Tous deux issus de familles de propriétaires fonciers de la région, ses parents se sont fixés à Gaillac où il est né le 25 février 1889. Il était fils unique et ses parents sont morts très tôt. Après le baccalauréat, il « monte » à Paris pour des études de Droit, puis effectue le service militaire au 80e RI de Narbonne de 1910 à 1912. Chrétien, il est influencé par le Sillon et Marc Sangnier qu’il connaît personnellement. Marié en avril 1913, il aura une fille unique. Lors de la mobilisation, monté sur une table de bistrot, il prononce un discours spontané pour « la Liberté des Peuples contre la brutale agression de Guillaume le sanguinaire », et il arrive au 80e le 4 août. Il est blessé le 7 septembre et évacué. À la fin de sa convalescence, il entre à l’école de Saint-Maixent en janvier 1916 et en sort aspirant. De retour au front, au 251e RI, il est à nouveau blessé en septembre 1917, et sa nomination comme lieutenant est confirmée à titre définitif en avril 1919.

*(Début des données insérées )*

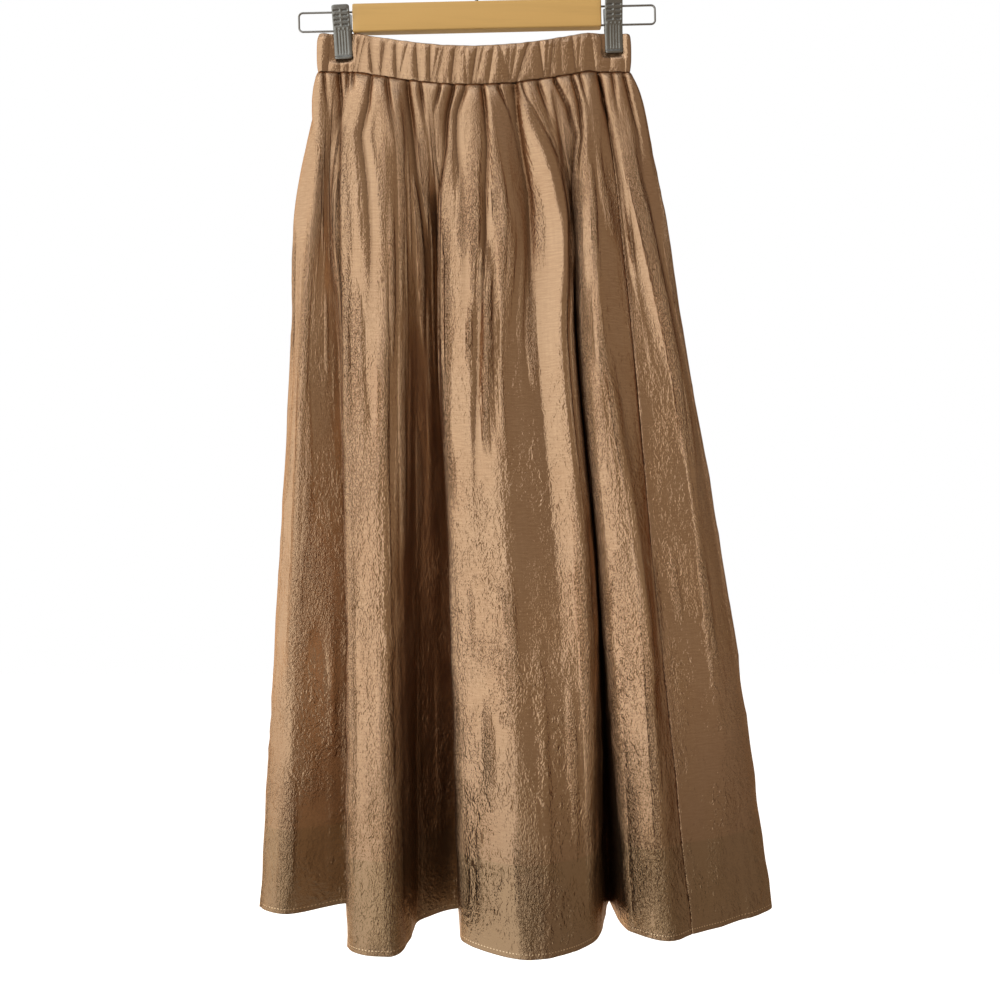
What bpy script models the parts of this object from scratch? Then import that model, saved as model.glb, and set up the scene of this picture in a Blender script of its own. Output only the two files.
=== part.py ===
"""Maxi skirt with a gathered elastic waist, hanging by two clips from a wooden hanger.

Metres, +Z up. The origin is the inside top of the hanger's hook. The wearer's front looks along -Y.
"""
import math

import bmesh
import bpy
import numpy as np
from mathutils import Matrix, Vector

MM = 0.001

# Hanger
BAR_LENGTH = 0.248
BAR_HEIGHT = 0.028
BAR_DEPTH = 0.0125
BAR_ROUND = 0.0035
BAR_CENTRE_Z = -0.095
HANGER_ROLL = math.radians(1.3)
HOOK_WIRE = 0.0035
HOOK_INNER_RADIUS = 0.0195
HOOK_SINK = 0.012
HOOK_TIP_ANGLE = math.radians(200)
HOOK_LEAVE_ANGLE = math.radians(-50)
RAIL_WIRE = 0.0020
RAIL_SPACING = 0.0188
RAIL_REACH = 0.054
RAIL_SINK = 0.010
RAIL_CORNER = 0.004
RAIL_BELOW_CENTRE = 0.0017
HOLE_CLEARANCE = 0.0003

# Clips
CLIP_WIDTH = 0.0175
CLIP_SHEET = 0.0012
CLIP_LEFT_X = -0.1345
CLIP_RIGHT_X = 0.1360
CLIP_LEFT_LEAN = math.radians(1.7)
CLIP_RIGHT_LEAN = math.radians(0.3)
SLEEVE_LENGTH = 0.0142
SLEEVE_OUTER = 0.0026
SLEEVE_INNER = 0.0013
EAR_SHEET = 0.0012
EAR_HEIGHT = 0.0050
EAR_NEAR = 0.0015
EAR_FAR = 0.0062
LOWER_WIRE_Z = BAR_CENTRE_Z - RAIL_BELOW_CENTRE - RAIL_SPACING / 2

# A jaw's inner face in mm, from its lower edge up: how far off the middle plane, and how far above the lower wire
JAW_PROFILE = (
    # off, z
    (4.2, -29.5),
    (3.6, -26.7),
    (3.6, -9.0),
    (5.4, 0.0),
    (9.3, 13.0),
    (11.6, 21.5),
)

# Waistband
BAND_TOP_Z = -0.1130
BAND_HEIGHT = 0.0385
BAND_SAG = 0.0165
BAND_SAG_CENTRE_X = -0.003
BAND_SAG_REACH = 0.116
BAND_INSIDE = 0.0014
BAND_OUTSIDE = 0.0006
BAND_SWELL = 0.0008
RUCHE_HEIGHT = 0.0017
RUCHE_SLANT = 9.0
RUCHES = 58
BAND_COLUMNS = 240

# Skirt cloth
SKIRT_X = 0.0022
WALL = 0.0012
SEAM_GAP = 0.0003
CLOTH_LENGTH = 0.836
PANEL_COLUMNS = 120
GATHER_RISE = 0.007
BILLOW = 0.011
BILLOW_RISE = 0.020
BILLOW_FADE = 0.075
RIGHT_SEAM_LINE = 16.0
SEAM_BEFORE_END = 0.033
ROW_PARTS = (0.0, 0.006, 0.020, 0.045, 0.080, 0.125, 0.190, 0.285, 0.410, 0.570, 0.775, 1.0)

# The band's plan in mm: how far along X, and how far the cloth stands off the middle plane, front and back alike
BAND_PLAN = (
    # x, off
    (-157.0, 0.0),
    (-155.5, 2.4),
    (-150.0, 2.6),
    (-144.0, 1.7),
    (-125.0, 1.7),
    (-108.0, 5.2),
    (-62.0, 11.5),
    (-4.0, 14.5),
    (58.0, 11.5),
    (109.0, 5.2),
    (126.5, 1.7),
    (144.5, 1.7),
    (149.5, 2.2),
    (151.5, 0.0),
)

# Where down the skirt the fold table's levels lie, as parts of its length
LEVELS = (0.145, 0.31, 0.58, 1.0)

# The fold lines round the skirt, from the left side over the front to the right side and back behind.
# At each level, in mm: x, and how far the line lies in front of the middle plane. Last, the hem's height.
FOLD_LINES = (
    # hip x, front; thigh x, front; knee x, front; hem x, front; hem z
    (-178, 0, -184, 0, -196, 0, -215, 0, -985),  # left side
    (-160, 11, -170, 13, -177, 17, -188, 19, -985),  # fold A
    (-147, 3, -139, 4, -131, 2, -127, -14, -986),  # valley A to B
    (-138, 17, -131, 34, -121, 60, -113, 100, -990),  # fold B, left edge
    (-91, 24, -89, 41, -85, 68, -76, 113, -990),  # fold B, right
    (-75, 19, -73, 33, -70, 52, -63, 75, -990),
    (-62, 12, -60, 14, -57, 18, -56, 22, -990),
    (-40, 4, -37, -4, -27, -11, -16, -12, -990),  # valley B to C
    (-34, 17, -35, 33, -24, 52, -11, 74, -991),  # fold C, left edge
    (25, 27, 20, 45, 30, 71, 46, 110, -994),
    (53, 17, 59, 35, 77, 61, 93, 92, -993),
    (83, 26, 84, 44, 102, 66, 109, 76, -991),
    (89, 16, 93, 34, 112, 51, 118, 56, -990),  # fold C, right edge
    (94, 4, 100, -3, 121, -11, 134, -25, -987),  # valley C to D
    (101, 16, 103, 27, 120, 40, 147, 56, -988),  # fold D, left
    (122, 18, 126, 30, 158, 50, 179, 82, -988),
    (140, 9, 153, 13, 171, 28, 204, 64, -988),  # right side seam
    (165, 8, 189, 12, 221, 21, 254, 35, -986),
    (182, 0, 205, 0, 244, 0, 294, 0, -985),  # right side
    (175, -9, 195, -16, 230, -26, 274, -40, -985),
    (158, -17, 174, -34, 202, -58, 238, -86, -987),  # fold E
    (134, -10, 142, -14, 162, -18, 190, -20, -987),
    (114, -19, 120, -36, 138, -60, 160, -90, -989),  # fold F
    (80, -20, 86, -39, 100, -66, 114, -98, -990),
    (48, -11, 52, -14, 62, -17, 70, -18, -989),
    (18, -20, 20, -38, 24, -64, 32, -94, -991),  # fold G
    (-40, -21, -40, -40, -38, -68, -34, -104, -992),
    (-74, -12, -76, -15, -76, -18, -72, -20, -989),
    (-100, -19, -100, -36, -98, -60, -94, -88, -989),  # fold H
    (-140, -17, -142, -33, -142, -56, -140, -84, -988),
    (-156, -10, -162, -16, -168, -24, -174, -32, -986),
    (-169, -8, -175, -14, -186, -22, -203, -30, -985),
)

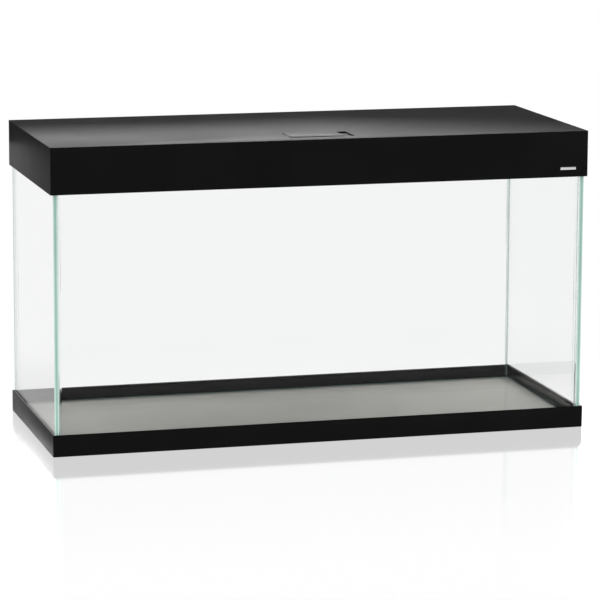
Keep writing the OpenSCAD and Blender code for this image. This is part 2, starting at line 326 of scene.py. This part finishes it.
def shrunk(node, material):
    """The CAD node's shape, drawn in a little from the faces that it is bonded to."""
    work = bmesh.new()
    work.from_mesh(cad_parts[node].data)
    bmesh.ops.remove_doubles(work, verts=work.verts, dist=1e-6)
    work.normal_update()
    for vertex, normal in [(v, v.normal.copy()) for v in work.verts]:
        vertex.co -= normal * SILICONE_INSET
    mesh = bpy.data.meshes.new(node)
    work.to_mesh(mesh)
    work.free()
    shade(mesh)
    return add_object("clear_" + node, mesh, TANK, [node], [material])


def dress(node, material):
    """A better material on a CAD node whose shape stays as it is."""
    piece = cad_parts[node]
    piece.data.materials.clear()
    piece.data.materials.append(material)


# ---- The tank ----

def make_tank():
    glass = pane_glass("pane_glass", GLASS_INDEX)
    floor_glass = pane_glass("floor_glass", FLOOR_GLASS_INDEX)
    # The second edge material of each pair lets light through and is painted paler: painted light from
    # behind
    edges = [(pane_edge(axis), pane_edge(axis, 0.2, 0.6)) for axis in range(3)]
    for node in PANES:
        bonded = {"bottom_pane": (0, 1), "front_pane": (0,), "rear_pane": (0,)}.get(node, ())
        pane(node, floor_glass if node == "bottom_pane" else glass, edges, bonded)
    softened("bottom_frame", "frame_ring", TANK,
             satin_plastic("frame_plastic", 0.005), MOULDED_EDGE)
    softened("base_mat", "foam_sheet", TANK, foam_mat(), 0.6 * MM)
    silicone = clear_silicone()
    for node in ("seal_front_left", "seal_front_right", "seal_rear_left", "seal_rear_right",
                 "base_seal", "brace_seals"):
        shrunk(node, silicone)
    dress("frame_sealant", satin_plastic("black_sealant", 0.01, (0.25, 0.35), 0.3))


# ---- The hood ----

def make_hood():
    softened("hood_shell", "hood_cover", HOOD,
             satin_plastic("hood_plastic", 0.005, (0.42, 0.47)), MOULDED_EDGE)
    softened("feeding_flap", "flap_panel", FLAP,
             satin_plastic("flap_plastic", 0.005, tint=(1.0, 1.0, 0.94)), 0.35 * MM, 2)
    softened("badge", "badge_plate", HOOD,
             brushed("badge_metal", (0.78, 0.78, 0.79), 0.25, (1, 1, 8)), 0.15 * MM, 2)
    dress("lamp_clips", satin_plastic("clip_plastic", 0.03, (0.4, 0.5), 0.4))
    dress("clip_screws", brushed("screw_steel", (0.70, 0.70, 0.72), 0.2, (1, 1, 1)))


# ---- The lamps ----

def make_lamps():
    tube = speckled("lamp_tube", (0.95, 0.97, 0.98), 0.03, 12, 0.02, 1.0)
    cap = satin_plastic("lamp_cap", 0.02, (0.2, 0.3), 0.4)
    gland = speckled("gland_rubber", (0.03, 0.03, 0.03), 0.6, 400)
    carrier = brushed("carrier_aluminium", (0.82, 0.82, 0.84), 0.25, (0.05, 1, 1))
    board = speckled("board_white", (0.86, 0.86, 0.83), 0.3, 300, 0.05)
    phosphor = speckled("led_phosphor", (0.92, 0.76, 0.25), 0.35, 900, 0.15)
    for lamp in LAMPS:
        dress(lamp + "_tube", tube)
        for side in ("left", "right"):
            softened(f"{lamp}_cap_{side}", f"{lamp}_end_{side}", lamp, cap, 0.5 * MM, 2)
        dress(lamp + "_gland", gland)
        dress(lamp + "_carrier", carrier)
        dress(lamp + "_board", board)
        dress(lamp + "_leds", phosphor)


# ---- Studio ----

def maths(nodes, links, operation, first, second=0.5):
    node = nodes.new("ShaderNodeMath")
    node.operation = operation
    for socket, value in zip(node.inputs[:2], (first, second)):
        if isinstance(value, (int, float)):
            socket.default_value = value
        else:
            links.new(value, socket)
    return node.outputs[0]


def smooth_range(nodes, links, value, start, end, low, high):
    node = nodes.new("ShaderNodeMapRange")
    node.interpolation_type = "SMOOTHSTEP"
    for name, number in (("From Min", start), ("From Max", end), ("To Min", low), ("To Max", high)):
        node.inputs[name].default_value = number
    links.new(value, node.inputs["Value"])
    return node.outputs["Result"]


def make_floor():
    """A white glowing floor with a mirror sheen that dies away from the tank, like a lit acrylic table."""
    mesh = bpy.data.meshes.new("floor")
    corners = [(x * FLOOR_HALF, y * FLOOR_HALF, 0) for x, y in ((-1, -1), (1, -1), (1, 1), (-1, 1))]
    mesh.from_pydata(corners, [], [(0, 1, 2, 3)])
    floor = bpy.data.objects.new("floor", mesh)
    bpy.context.scene.collection.objects.link(floor)
    material = bpy.data.materials.new("floor")
    material.use_nodes = True
    nodes, links = material.node_tree.nodes, material.node_tree.links
    nodes.remove(nodes["Principled BSDF"])
    split = nodes.new("ShaderNodeSeparateXYZ")
    links.new(object_coords(nodes), split.inputs["Vector"])
    gaps = [maths(nodes, links, "SUBTRACT", maths(nodes, links, "ABSOLUTE", split.outputs[axis]), half)
            for axis, half in (("X", cad_high.x), ("Y", cad_high.y))]
    distance = maths(nodes, links, "MAXIMUM", *gaps)
    facing = nodes.new("ShaderNodeLayerWeight").outputs["Facing"]
    nearby = smooth_range(nodes, links, distance, 0.25, 0.9, FLOOR_MIRROR, FLOOR_MIRROR_FAR)
    grazing = smooth_range(nodes, links, facing, 0.45, 0.74, 0.1, 1.0)
    sheen = maths(nodes, links, "MULTIPLY", nearby, grazing)
    mirror = nodes.new("ShaderNodeBsdfGlossy")
    mirror.inputs["Roughness"].default_value = FLOOR_ROUGH
    links.new(sheen, mirror.inputs["Color"])
    # What the sheen takes from the sky, the glow leaves out, so that the open floor is one even white
    level = maths(nodes, links, "SUBTRACT", 1.0, maths(nodes, links, "MULTIPLY", sheen, SKY_LOW))
    in_gloss = maths(nodes, links, "GREATER_THAN", nodes.new("ShaderNodeLightPath").outputs["Glossy Depth"])
    # In the tank's own gloss the floor's glow is a little dimmer close to the tank: painted shade around
    # the tank, seen only in reflections
    near = smooth_range(nodes, links, distance, 0.15, 0.6, 0.6, 0.95)
    painted_gloss_shade = maths(nodes, links, "MULTIPLY_ADD", in_gloss, maths(nodes, links, "SUBTRACT", near, 1.0))
    painted_gloss_shade.node.inputs[2].default_value = 1.0
    glow = nodes.new("ShaderNodeEmission")
    links.new(maths(nodes, links, "MULTIPLY", level, painted_gloss_shade), glow.inputs["Strength"])
    both = nodes.new("ShaderNodeAddShader")
    links.new(glow.outputs[0], both.inputs[0])
    links.new(mirror.outputs[0], both.inputs[1])
    links.new(both.outputs[0], nodes["Material Output"].inputs["Surface"])
    mesh.materials.append(material)


def make_sky():
    """Soft grey near the horizon, brighter overhead, and stronger as fill light than in gloss."""
    world = bpy.data.worlds.new("studio")
    world.use_nodes = True
    nodes, links = world.node_tree.nodes, world.node_tree.links
    split = nodes.new("ShaderNodeSeparateXYZ")
    links.new(nodes.new("ShaderNodeTexCoord").outputs["Generated"], split.inputs["Vector"])
    level = smooth_range(nodes, links, split.outputs["Z"], 0.5, 0.95, SKY_LOW, SKY_HIGH)
    as_fill = maths(nodes, links, "GREATER_THAN", nodes.new("ShaderNodeLightPath").outputs["Diffuse Depth"])
    fill = smooth_range(nodes, links, as_fill, 0, 1, 1, SKY_FILL)
    background = nodes["Background"]
    background.inputs["Color"].default_value = (1, 1, 1, 1)
    links.new(maths(nodes, links, "MULTIPLY", level, fill), background.inputs["Strength"])
    bpy.context.scene.world = world


def card(name, corners, glow, in_gloss):
    """A studio card out of the camera's sight, seen only in gloss or only as fill: a light, or black."""
    mesh = bpy.data.meshes.new(name)
    mesh.from_pydata(corners, [], [(0, 1, 2, 3)])
    panel = bpy.data.objects.new(name, mesh)
    bpy.context.scene.collection.objects.link(panel)
    material = bpy.data.materials.new(name)
    material.use_nodes = True
    nodes, links = material.node_tree.nodes, material.node_tree.links
    nodes.remove(nodes["Principled BSDF"])
    light = nodes.new("ShaderNodeEmission")
    light.inputs["Strength"].default_value = glow
    links.new(light.outputs[0], nodes["Material Output"].inputs["Surface"])
    mesh.materials.append(material)
    panel.visible_camera = False
    panel.visible_glossy = in_gloss
    panel.visible_diffuse = not in_gloss
    panel.visible_transmission = not in_gloss
    panel.visible_shadow = False


def make_cards():
    """Cards that shape the hood's sheen, and a broad soft light over the tank and behind it."""
    top = cad_high.z
    back = cad_high.y
    card("back_light", [(-2.0, back + 1.6, top - 0.05), (1.6, back + 1.6, top - 0.05),
                        (1.6, back + 1.6, top + 1.1), (-2.0, back + 1.6, top + 1.1)], BACK_GLOW, True)
    card("rear_flag", [(-1.0, back + 0.05, top - 0.05), (1.4, back + 0.05, top - 0.05),
                       (1.4, back + 0.05, top + 0.08), (-1.0, back + 0.05, top + 0.08)], 0.0, True)
    card("right_flag", [(-0.05, back + 0.05, top + 0.05), (1.4, back + 0.05, top + 0.05),
                        (1.4, back + 0.05, top + 0.40), (0.8, back + 0.05, top + 0.2)], 0.0, True)
    for name, (left, near), (right, far) in (("overhead_light", (-1.6, back), (2.4, back + 1.3)),
                                             ("right_light", (0.8, -1.0), (2.4, back))):
        corners = [(left, near, OVERHEAD_Z), (right, near, OVERHEAD_Z),
                   (right, far, OVERHEAD_Z), (left, far, OVERHEAD_Z)]
        card(name, corners, OVERHEAD_GLOW, False)


def make_camera():
    data = bpy.data.cameras.new("camera")
    data.lens = LENS
    data.sensor_width = 36
    data.shift_y = SHIFT_UP
    data.clip_end = 500
    camera = bpy.data.objects.new("camera", data)
    bpy.context.scene.collection.objects.link(camera)
    turn = (Matrix.Rotation(math.radians(-CAMERA_YAW), 4, "Z")
            @ Matrix.Rotation(math.radians(90 - CAMERA_PITCH), 4, "X")
            @ Matrix.Rotation(math.radians(CAMERA_ROLL), 4, "Z"))
    camera.matrix_world = Matrix.Translation(CAMERA_AT) @ turn
    bpy.context.scene.camera = camera


make_camera()
make_tank()
make_hood()
make_lamps()
make_floor()
make_sky()
make_cards()
bpy.context.scene.view_settings.view_transform = "Standard"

Il a donné des récits de guerre au Mémorial de Gaillac, et les a repris en volume en 1920, annonçant que l’historien de la guerre « ne devra pas seulement s’attacher à l’étude de la tactique, du matériel, des facteurs économiques et diplomatiques ». « Il devra, encore, tenir compte de l’âme profonde des acteurs immédiats du drame, de la vie morale dont ils ont vécu, de la part de fatalisme ou de liberté qui entrait dans leur sacrifice, de la survivance des sentiments humains au moment où ils étaient poussés par l’instinct primitif des combats. » Marqué par sa culture chrétienne, ses premiers textes évoquent clairement une croisade, le caractère religieux ou sacré de la guerre, qui restera au cœur de sa pensée. Le deuxième départ est cependant moins enthousiaste : « On a trop souffert dans sa chair et dans son cœur de multiples blessures ; on a trop pleuré de morts. On sait trop. Il faut se raidir, pour retourner à la fournaise : il y faut plus d’héroïsme. » Officier, il a des responsabilités, notamment celle de remonter le moral, et aussi de ne pas laisser se développer les fraternisations, ainsi en mai 1916 en Soissonnais : « La nuit, nos sentinelles sortent de leurs abris, et, pour mieux écouter, se placent au bord de l’eau. Les Boches en font autant de leur côté. Parfois, des conversations s’engagent, où ces derniers mettent tout ce qu’ils ont appris de langue française depuis deux ans d’occupation de notre sol. C’est ainsi que hier ils nous ont annoncé le succès de l’offensive autrichienne contre les Italiens. Ils parlent aussi de leur lassitude, et de la misère de leurs familles. Quand un des nôtres tousse, ils le plaignent : « Malade, Kamarade ». Mais je ne puis tolérer ces colloques. Alors, quand je suis là, mes hommes se taisent ; et le Boche s’étonne. »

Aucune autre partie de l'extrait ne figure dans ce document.